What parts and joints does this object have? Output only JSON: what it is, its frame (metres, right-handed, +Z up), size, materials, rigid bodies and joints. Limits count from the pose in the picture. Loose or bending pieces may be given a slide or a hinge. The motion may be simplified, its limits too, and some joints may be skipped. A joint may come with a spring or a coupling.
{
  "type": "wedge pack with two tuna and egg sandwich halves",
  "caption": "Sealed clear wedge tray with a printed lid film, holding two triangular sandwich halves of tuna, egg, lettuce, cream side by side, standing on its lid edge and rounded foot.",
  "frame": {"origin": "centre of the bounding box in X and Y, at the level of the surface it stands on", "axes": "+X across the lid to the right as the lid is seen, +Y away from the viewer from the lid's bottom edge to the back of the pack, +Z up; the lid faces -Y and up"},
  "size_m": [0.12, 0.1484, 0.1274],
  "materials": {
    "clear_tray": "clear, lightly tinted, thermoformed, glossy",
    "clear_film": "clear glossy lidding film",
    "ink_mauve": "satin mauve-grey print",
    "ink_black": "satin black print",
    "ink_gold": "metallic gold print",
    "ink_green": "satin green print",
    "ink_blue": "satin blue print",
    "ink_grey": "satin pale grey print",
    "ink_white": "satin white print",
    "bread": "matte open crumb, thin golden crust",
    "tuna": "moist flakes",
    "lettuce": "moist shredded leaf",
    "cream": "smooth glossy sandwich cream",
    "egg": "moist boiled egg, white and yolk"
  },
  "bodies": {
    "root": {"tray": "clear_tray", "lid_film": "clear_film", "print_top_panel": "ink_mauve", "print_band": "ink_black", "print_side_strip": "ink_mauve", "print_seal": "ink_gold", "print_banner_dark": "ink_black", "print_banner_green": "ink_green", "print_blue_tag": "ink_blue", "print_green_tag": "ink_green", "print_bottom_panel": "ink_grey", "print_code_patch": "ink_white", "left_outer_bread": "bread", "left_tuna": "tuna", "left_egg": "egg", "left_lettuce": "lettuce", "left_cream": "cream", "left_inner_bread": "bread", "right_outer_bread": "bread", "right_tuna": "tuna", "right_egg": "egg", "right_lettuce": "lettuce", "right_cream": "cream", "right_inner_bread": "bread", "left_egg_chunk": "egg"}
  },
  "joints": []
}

● ● ●

GOAL:
Type the whole listing again, unaltered.

EXPECTED ANSWER:
What parts and joints does this object have? Output only JSON: what it is, its frame (metres, right-handed, +Z up), size, materials, rigid bodies and joints. Limits count from the pose in the picture. Loose or bending pieces may be given a slide or a hinge. The motion may be simplified, its limits too, and some joints may be skipped. A joint may come with a spring or a coupling.
{
  "type": "wedge pack with two tuna and egg sandwich halves",
  "caption": "Sealed clear wedge tray with a printed lid film, holding two triangular sandwich halves of tuna, egg, lettuce, cream side by side, standing on its lid edge and rounded foot.",
  "frame": {"origin": "centre of the bounding box in X and Y, at the level of the surface it stands on", "axes": "+X across the lid to the right as the lid is seen, +Y away from the viewer from the lid's bottom edge to the back of the pack, +Z up; the lid faces -Y and up"},
  "size_m": [0.12, 0.1484, 0.1274],
  "materials": {
    "clear_tray": "clear, lightly tinted, thermoformed, glossy",
    "clear_film": "clear glossy lidding film",
    "ink_mauve": "satin mauve-grey print",
    "ink_black": "satin black print",
    "ink_gold": "metallic gold print",
    "ink_green": "satin green print",
    "ink_blue": "satin blue print",
    "ink_grey": "satin pale grey print",
    "ink_white": "satin white print",
    "bread": "matte open crumb, thin golden crust",
    "tuna": "moist flakes",
    "lettuce": "moist shredded leaf",
    "cream": "smooth glossy sandwich cream",
    "egg": "moist boiled egg, white and yolk"
  },
  "bodies": {
    "root": {"tray": "clear_tray", "lid_film": "clear_film", "print_top_panel": "ink_mauve", "print_band": "ink_black", "print_side_strip": "ink_mauve", "print_seal": "ink_gold", "print_banner_dark": "ink_black", "print_banner_green": "ink_green", "print_blue_tag": "ink_blue", "print_green_tag": "ink_green", "print_bottom_panel": "ink_grey", "print_code_patch": "ink_white", "left_outer_bread": "bread", "left_tuna": "tuna", "left_egg": "egg", "left_lettuce": "lettuce", "left_cream": "cream", "left_inner_bread": "bread", "right_outer_bread": "bread", "right_tuna": "tuna", "right_egg": "egg", "right_lettuce": "lettuce", "right_cream": "cream", "right_inner_bread": "bread", "left_egg_chunk": "egg"}
  },
  "joints": []
}